Mount has been appointed publisher after 21 years at Viking. She will join Picador and become part of the senior team at Pan Macmillan in September following Gwyn Jones’ planned departure at the end of August.
At Viking she has launched the careers of prize-winning authors including Yaa Gyasi, Hisham Matar, Nina Stibbe and Miranda Cowley Heller. Most recently, she commissioned and published Sathnam Sanghera’s Empireland – which won Best Narrative Non-Fiction at the Nibbies – and oversaw the implementation of an educational programme to get class sets of the book into 500 secondary schools in the UK, a donation of 15,000 copies overall.
Mount started her publishing career at Pan Macmillan in 1995 and during this time she acquired and published both the Booker Prize-shortlisted Trezza Azzopardi and top 10 non-fiction bestseller Alexandra Fuller, as well as publishing William Fiennes’ first book The Snow Geese. With Picador, she also managed the poetry list and helped launch Picador India with Picador’s then publisher Peter Straus.

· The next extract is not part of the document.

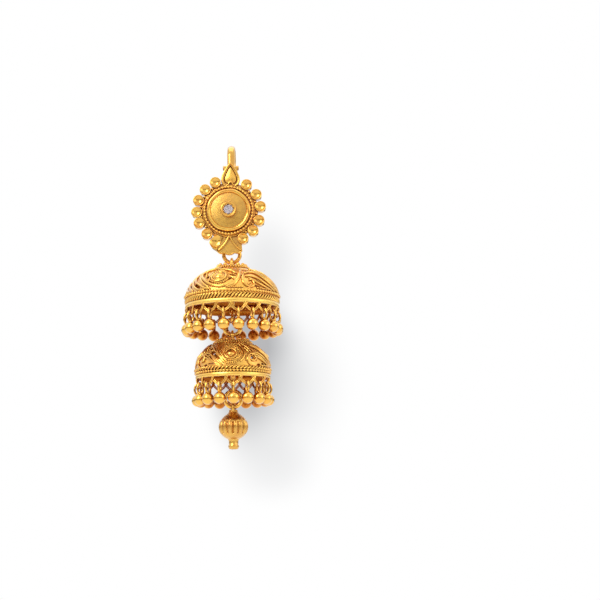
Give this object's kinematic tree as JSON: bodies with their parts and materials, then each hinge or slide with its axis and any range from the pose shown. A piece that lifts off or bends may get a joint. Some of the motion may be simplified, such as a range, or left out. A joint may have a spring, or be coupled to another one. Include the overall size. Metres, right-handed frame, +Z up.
{
  "type": "jhumka earring",
  "caption": "Two-tier gold-coloured jhumka drop earring: flower rosette with a faceted stone on a hinged ear wire, pierced bells fringed with ball drops, and a fluted melon-shaped end drop.",
  "frame": {"origin": "inside top of the ear wire, where the earring hangs in the ear lobe", "axes": "+Z up, the way it hangs; -Y is the decorated front; X across"},
  "size_m": [0.0172, 0.0172, 0.053],
  "materials": {
    "polished_gold": "polished 22 carat gold",
    "satin_gold": "satin, stippled 22 carat gold",
    "clear_stone": "polished clear stone"
  },
  "bodies": {
    "rosette_body": {"rosette": "satin_gold", "stone": "clear_stone"},
    "hook_body": {"ear_hook": "polished_gold"},
    "top_link_body": {"top_link": "polished_gold"},
    "upper_bell_body": {"upper_dome": "polished_gold", "upper_drop_01": "polished_gold", "upper_drop_02": "polished_gold", "upper_drop_03": "polished_gold", "upper_drop_04": "polished_gold", "upper_drop_05": "polished_gold", "upper_drop_06": "polished_gold", "upper_drop_07": "polished_gold", "upper_drop_08": "polished_gold", "upper_drop_09": "polished_gold", "upper_drop_10": "polished_gold", "upper_drop_11": "polished_gold", "upper_drop_12": "polished_gold", "upper_drop_13": "polished_gold", "upper_drop_14": "polished_gold", "upper_drop_15": "polished_gold", "upper_drop_16": "polished_gold", "upper_drop_17": "polished_gold", "upper_drop_18": "polished_gold", "upper_drop_19": "polished_gold", "upper_drop_20": "polished_gold"},
    "mid_link_body": {"mid_link": "polished_gold"},
    "lower_bell_body": {"lower_dome": "polished_gold", "lower_drop_01": "polished_gold", "lower_drop_02": "polished_gold", "lower_drop_03": "polished_gold", "lower_drop_04": "polished_gold", "lower_drop_05": "polished_gold", "lower_drop_06": "polished_gold", "lower_drop_07": "polished_gold", "lower_drop_08": "polished_gold", "lower_drop_09": "polished_gold", "lower_drop_10": "polished_gold", "lower_drop_11": "polished_gold", "lower_drop_12": "polished_gold", "lower_drop_13": "polished_gold", "lower_drop_14": "polished_gold", "lower_drop_15": "polished_gold", "lower_drop_16": "polished_gold"},
    "bottom_link_body": {"bottom_link": "polished_gold"},
    "melon_body": {"melon_drop": "polished_gold"}
  },
  "joints": [
    {"name": "hook_hinge", "type": "hinge", "parent": "rosette_body", "child": "hook_body", "pos_m": [0, -0.003, -0.00385], "axis": [1, 0, 0], "range_deg": [0, 45]},
    {"name": "top_link_swing", "type": "hinge", "parent": "rosette_body", "child": "top_link_body", "pos_m": [0, -0.0028, -0.01774], "axis": [1, 0, 0], "range_deg": [-14, 14]},
    {"name": "upper_bell_swing", "type": "hinge", "parent": "top_link_body", "child": "upper_bell_body", "pos_m": [0, -0.0028, -0.0191], "axis": [0, 1, 0], "range_deg": [-14, 14]},
    {"name": "mid_link_swing", "type": "hinge", "parent": "upper_bell_body", "child": "mid_link_body", "pos_m": [0, -0.0028, -0.03024], "axis": [1, 0, 0], "range_deg": [-15, 15]},
    {"name": "lower_bell_swing", "type": "hinge", "parent": "mid_link_body", "child": "lower_bell_body", "pos_m": [0, -0.0028, -0.0316], "axis": [0, 1, 0], "range_deg": [-12, 12]},
    {"name": "bottom_link_swing", "type": "hinge", "parent": "lower_bell_body", "child": "bottom_link_body", "pos_m": [0, -0.0028, -0.04239], "axis": [1, 0, 0], "range_deg": [-20, 20]},
    {"name": "melon_swing", "type": "hinge", "parent": "bottom_link_body", "child": "melon_body", "pos_m": [0, -0.0028, -0.04375], "axis": [0, 1, 0], "range_deg": [-20, 20]}
  ]
}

Trevathan commented: “In Picador’s 50th year it feels not a moment too soon to be announcing the appointment of the first woman to take the helm at Picador. Mary is an outstanding publisher of both fiction and non-fiction whose publishing ethos could not be better aligned to Picador’s aims for the future. Her experience helping to nurture and develop the editorial team at Viking makes me excited for the potential of her collaboration with our brilliant editors and publishers at Picador.”
Mount added: "I have had 21 wonderful years at Viking and had the privilege of working with extraordinary writers. It is a huge wrench to leave them behind and to say goodbye to my fantastic colleagues. My first editorial job was at Picador and it is exciting to return there, to a list of groundbreaking and thrilling writers and an editorial team I admire enormously."
The changes follow Joanna Prior’s arrival from Penguin General earlier this year as Pan Macmillan’s new c.e.o.